SOURCE EXCERPT:
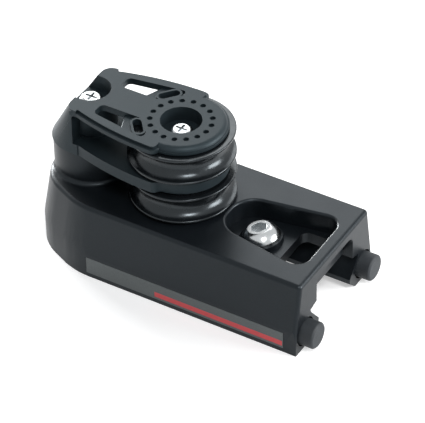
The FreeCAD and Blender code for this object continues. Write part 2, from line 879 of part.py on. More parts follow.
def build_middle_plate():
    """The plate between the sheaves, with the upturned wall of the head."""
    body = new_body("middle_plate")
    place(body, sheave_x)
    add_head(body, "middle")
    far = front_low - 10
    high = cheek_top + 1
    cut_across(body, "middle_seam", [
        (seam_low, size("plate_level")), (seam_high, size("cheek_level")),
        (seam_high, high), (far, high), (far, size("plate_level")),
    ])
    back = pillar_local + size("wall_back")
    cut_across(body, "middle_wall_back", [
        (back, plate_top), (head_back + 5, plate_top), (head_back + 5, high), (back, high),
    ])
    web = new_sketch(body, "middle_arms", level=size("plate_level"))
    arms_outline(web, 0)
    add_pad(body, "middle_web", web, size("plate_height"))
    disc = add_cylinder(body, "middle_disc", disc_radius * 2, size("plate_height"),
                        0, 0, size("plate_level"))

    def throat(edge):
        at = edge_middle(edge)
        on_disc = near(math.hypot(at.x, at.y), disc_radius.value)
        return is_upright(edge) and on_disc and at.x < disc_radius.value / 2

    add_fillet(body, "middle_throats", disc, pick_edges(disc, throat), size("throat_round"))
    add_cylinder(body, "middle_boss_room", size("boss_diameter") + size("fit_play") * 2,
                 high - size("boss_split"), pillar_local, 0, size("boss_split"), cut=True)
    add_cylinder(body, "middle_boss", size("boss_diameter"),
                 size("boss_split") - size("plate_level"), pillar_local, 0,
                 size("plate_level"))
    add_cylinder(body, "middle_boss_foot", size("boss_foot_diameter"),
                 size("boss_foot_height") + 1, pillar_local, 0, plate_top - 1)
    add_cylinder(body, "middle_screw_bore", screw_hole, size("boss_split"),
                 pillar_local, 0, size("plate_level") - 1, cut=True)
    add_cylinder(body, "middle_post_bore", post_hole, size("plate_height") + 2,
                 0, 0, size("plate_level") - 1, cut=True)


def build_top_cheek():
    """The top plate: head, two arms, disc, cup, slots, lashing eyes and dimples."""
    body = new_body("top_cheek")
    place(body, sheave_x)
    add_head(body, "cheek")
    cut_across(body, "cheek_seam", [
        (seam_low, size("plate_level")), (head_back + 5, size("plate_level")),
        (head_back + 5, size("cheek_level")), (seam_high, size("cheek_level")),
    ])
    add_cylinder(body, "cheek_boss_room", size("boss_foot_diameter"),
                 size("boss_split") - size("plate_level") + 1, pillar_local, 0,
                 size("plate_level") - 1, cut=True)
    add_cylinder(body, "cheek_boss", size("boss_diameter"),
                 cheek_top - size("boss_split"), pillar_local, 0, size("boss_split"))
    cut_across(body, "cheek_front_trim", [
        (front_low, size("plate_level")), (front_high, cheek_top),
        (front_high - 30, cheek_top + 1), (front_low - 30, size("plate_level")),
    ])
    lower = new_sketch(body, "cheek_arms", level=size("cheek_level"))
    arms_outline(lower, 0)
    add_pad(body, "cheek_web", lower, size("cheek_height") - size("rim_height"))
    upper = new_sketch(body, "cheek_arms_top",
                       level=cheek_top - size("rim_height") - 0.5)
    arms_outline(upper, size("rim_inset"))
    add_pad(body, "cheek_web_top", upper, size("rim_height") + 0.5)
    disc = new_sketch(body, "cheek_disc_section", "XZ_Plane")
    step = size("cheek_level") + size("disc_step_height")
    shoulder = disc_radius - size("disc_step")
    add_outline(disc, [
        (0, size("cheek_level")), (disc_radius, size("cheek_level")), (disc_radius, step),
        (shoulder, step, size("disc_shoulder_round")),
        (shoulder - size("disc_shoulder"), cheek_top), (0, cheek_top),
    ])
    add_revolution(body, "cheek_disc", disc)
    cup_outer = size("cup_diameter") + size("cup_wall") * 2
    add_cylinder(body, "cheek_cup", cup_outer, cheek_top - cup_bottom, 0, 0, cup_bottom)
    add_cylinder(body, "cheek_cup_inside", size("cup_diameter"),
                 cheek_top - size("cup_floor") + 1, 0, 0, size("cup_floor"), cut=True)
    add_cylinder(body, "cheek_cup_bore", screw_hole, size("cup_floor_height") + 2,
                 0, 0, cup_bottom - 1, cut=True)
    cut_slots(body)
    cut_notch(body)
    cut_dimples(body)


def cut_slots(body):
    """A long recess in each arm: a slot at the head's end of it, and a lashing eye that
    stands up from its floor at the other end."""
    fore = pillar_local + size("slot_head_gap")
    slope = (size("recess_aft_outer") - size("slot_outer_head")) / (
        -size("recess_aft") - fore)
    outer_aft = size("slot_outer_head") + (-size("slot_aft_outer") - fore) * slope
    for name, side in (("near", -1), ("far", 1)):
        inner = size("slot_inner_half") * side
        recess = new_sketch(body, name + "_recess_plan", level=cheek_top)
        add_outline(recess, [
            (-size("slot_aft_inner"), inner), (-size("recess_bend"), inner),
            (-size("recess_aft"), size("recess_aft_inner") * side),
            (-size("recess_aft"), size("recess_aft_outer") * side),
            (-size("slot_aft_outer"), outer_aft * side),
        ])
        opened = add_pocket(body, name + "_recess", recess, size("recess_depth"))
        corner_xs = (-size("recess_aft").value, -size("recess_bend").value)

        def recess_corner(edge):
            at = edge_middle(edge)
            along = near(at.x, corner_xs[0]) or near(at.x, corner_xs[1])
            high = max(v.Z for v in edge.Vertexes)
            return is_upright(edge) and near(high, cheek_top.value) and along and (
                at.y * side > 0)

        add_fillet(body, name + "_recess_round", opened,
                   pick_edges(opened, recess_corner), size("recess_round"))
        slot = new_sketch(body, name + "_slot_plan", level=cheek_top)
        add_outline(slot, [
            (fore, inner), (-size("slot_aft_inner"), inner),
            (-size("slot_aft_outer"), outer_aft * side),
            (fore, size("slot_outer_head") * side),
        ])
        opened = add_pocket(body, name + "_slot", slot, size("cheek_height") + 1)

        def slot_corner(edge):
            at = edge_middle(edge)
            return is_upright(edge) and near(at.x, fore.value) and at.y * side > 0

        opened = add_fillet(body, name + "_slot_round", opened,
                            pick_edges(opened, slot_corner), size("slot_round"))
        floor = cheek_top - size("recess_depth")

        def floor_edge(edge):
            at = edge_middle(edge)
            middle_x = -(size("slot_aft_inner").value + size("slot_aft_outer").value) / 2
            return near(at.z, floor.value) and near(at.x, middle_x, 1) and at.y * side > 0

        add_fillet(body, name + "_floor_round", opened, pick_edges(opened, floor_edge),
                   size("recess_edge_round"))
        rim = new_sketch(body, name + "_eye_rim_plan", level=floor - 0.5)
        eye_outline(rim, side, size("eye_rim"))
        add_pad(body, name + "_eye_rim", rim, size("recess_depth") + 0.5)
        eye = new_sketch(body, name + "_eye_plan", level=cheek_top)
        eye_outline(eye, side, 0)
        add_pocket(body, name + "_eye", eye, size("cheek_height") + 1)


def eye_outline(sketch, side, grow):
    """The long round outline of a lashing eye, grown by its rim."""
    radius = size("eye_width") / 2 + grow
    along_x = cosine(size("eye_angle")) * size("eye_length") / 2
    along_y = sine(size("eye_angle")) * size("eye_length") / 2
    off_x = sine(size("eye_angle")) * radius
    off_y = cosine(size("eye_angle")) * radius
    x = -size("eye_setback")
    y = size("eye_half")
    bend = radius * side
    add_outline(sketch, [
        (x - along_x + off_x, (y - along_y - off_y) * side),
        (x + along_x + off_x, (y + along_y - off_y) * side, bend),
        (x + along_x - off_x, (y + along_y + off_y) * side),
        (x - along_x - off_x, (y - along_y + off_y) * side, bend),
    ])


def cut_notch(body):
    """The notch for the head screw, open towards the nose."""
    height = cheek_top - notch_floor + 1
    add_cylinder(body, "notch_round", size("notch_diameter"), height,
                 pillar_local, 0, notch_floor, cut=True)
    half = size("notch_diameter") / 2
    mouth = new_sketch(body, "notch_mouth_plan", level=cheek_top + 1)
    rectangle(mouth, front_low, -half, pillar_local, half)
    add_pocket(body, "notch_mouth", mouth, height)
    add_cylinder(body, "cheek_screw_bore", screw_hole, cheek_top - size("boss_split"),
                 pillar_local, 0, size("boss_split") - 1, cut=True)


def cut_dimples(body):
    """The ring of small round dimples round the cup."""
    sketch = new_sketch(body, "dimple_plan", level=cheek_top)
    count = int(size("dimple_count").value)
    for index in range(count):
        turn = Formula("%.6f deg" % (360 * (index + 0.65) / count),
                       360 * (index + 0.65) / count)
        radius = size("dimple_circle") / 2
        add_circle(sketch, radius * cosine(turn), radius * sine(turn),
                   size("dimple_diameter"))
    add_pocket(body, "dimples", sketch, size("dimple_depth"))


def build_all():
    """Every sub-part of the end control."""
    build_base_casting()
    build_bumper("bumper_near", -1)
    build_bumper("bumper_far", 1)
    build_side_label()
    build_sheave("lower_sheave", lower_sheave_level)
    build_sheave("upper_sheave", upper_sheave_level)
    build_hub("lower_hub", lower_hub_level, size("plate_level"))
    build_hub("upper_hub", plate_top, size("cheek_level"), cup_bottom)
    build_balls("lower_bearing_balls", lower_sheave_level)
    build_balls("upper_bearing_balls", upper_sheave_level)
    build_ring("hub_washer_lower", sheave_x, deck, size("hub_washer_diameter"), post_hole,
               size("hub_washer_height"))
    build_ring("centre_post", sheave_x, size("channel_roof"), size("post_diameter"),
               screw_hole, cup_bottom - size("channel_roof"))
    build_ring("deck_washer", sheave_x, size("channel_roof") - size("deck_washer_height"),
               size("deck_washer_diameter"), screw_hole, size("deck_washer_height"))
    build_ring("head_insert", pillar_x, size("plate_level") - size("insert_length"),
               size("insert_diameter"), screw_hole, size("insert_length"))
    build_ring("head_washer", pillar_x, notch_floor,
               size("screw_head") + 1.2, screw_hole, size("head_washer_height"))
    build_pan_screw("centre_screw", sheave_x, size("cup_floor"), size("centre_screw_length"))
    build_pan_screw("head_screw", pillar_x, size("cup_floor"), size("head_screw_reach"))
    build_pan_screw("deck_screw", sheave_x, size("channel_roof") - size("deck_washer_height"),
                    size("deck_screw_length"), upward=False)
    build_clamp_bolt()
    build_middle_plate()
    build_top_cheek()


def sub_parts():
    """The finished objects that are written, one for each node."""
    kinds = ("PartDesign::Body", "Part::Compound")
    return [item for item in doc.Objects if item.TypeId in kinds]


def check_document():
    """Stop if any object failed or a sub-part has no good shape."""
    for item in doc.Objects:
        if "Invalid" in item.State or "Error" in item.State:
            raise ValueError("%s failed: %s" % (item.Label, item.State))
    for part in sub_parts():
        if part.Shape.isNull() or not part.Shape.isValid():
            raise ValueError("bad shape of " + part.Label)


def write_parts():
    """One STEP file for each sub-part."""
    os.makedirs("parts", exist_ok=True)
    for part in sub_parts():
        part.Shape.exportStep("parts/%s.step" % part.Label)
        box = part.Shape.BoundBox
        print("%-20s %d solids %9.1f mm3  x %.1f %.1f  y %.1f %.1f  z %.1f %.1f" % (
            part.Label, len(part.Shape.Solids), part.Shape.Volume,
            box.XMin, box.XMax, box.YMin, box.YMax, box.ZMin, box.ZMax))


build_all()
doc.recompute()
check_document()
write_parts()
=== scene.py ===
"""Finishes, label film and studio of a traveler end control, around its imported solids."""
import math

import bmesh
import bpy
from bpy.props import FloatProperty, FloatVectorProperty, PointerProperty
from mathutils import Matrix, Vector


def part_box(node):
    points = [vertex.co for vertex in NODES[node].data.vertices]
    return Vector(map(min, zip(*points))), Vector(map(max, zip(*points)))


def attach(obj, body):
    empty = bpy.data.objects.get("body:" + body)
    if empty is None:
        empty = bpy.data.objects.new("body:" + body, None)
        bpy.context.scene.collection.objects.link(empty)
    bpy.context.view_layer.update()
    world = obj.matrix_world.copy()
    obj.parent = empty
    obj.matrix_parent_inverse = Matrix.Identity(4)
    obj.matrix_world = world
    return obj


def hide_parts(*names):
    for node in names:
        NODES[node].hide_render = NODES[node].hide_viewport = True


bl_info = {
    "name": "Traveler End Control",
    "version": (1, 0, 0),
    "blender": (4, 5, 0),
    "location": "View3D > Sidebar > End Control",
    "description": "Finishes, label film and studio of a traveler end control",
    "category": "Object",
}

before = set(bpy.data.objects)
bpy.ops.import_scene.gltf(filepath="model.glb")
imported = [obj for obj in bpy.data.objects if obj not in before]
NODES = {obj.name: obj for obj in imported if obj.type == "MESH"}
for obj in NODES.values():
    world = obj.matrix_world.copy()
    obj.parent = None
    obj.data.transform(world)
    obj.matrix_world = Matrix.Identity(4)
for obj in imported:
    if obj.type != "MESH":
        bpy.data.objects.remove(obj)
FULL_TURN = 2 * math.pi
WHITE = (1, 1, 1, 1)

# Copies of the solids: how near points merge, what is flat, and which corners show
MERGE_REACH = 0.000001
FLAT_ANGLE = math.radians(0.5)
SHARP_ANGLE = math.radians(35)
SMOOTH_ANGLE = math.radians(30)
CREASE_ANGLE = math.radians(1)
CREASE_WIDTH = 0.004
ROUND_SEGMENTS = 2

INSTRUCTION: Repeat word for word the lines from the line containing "solids %9.1f mm3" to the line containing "for node in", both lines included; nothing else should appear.

ANSWER FOR THE TASK:
        print("%-20s %d solids %9.1f mm3  x %.1f %.1f  y %.1f %.1f  z %.1f %.1f" % (
            part.Label, len(part.Shape.Solids), part.Shape.Volume,
            box.XMin, box.XMax, box.YMin, box.YMax, box.ZMin, box.ZMax))


build_all()
doc.recompute()
check_document()
write_parts()
=== scene.py ===
"""Finishes, label film and studio of a traveler end control, around its imported solids."""
import math

import bmesh
import bpy
from bpy.props import FloatProperty, FloatVectorProperty, PointerProperty
from mathutils import Matrix, Vector


def part_box(node):
    points = [vertex.co for vertex in NODES[node].data.vertices]
    return Vector(map(min, zip(*points))), Vector(map(max, zip(*points)))


def attach(obj, body):
    empty = bpy.data.objects.get("body:" + body)
    if empty is None:
        empty = bpy.data.objects.new("body:" + body, None)
        bpy.context.scene.collection.objects.link(empty)
    bpy.context.view_layer.update()
    world = obj.matrix_world.copy()
    obj.parent = empty
    obj.matrix_parent_inverse = Matrix.Identity(4)
    obj.matrix_world = world
    return obj


def hide_parts(*names):
    for node in names:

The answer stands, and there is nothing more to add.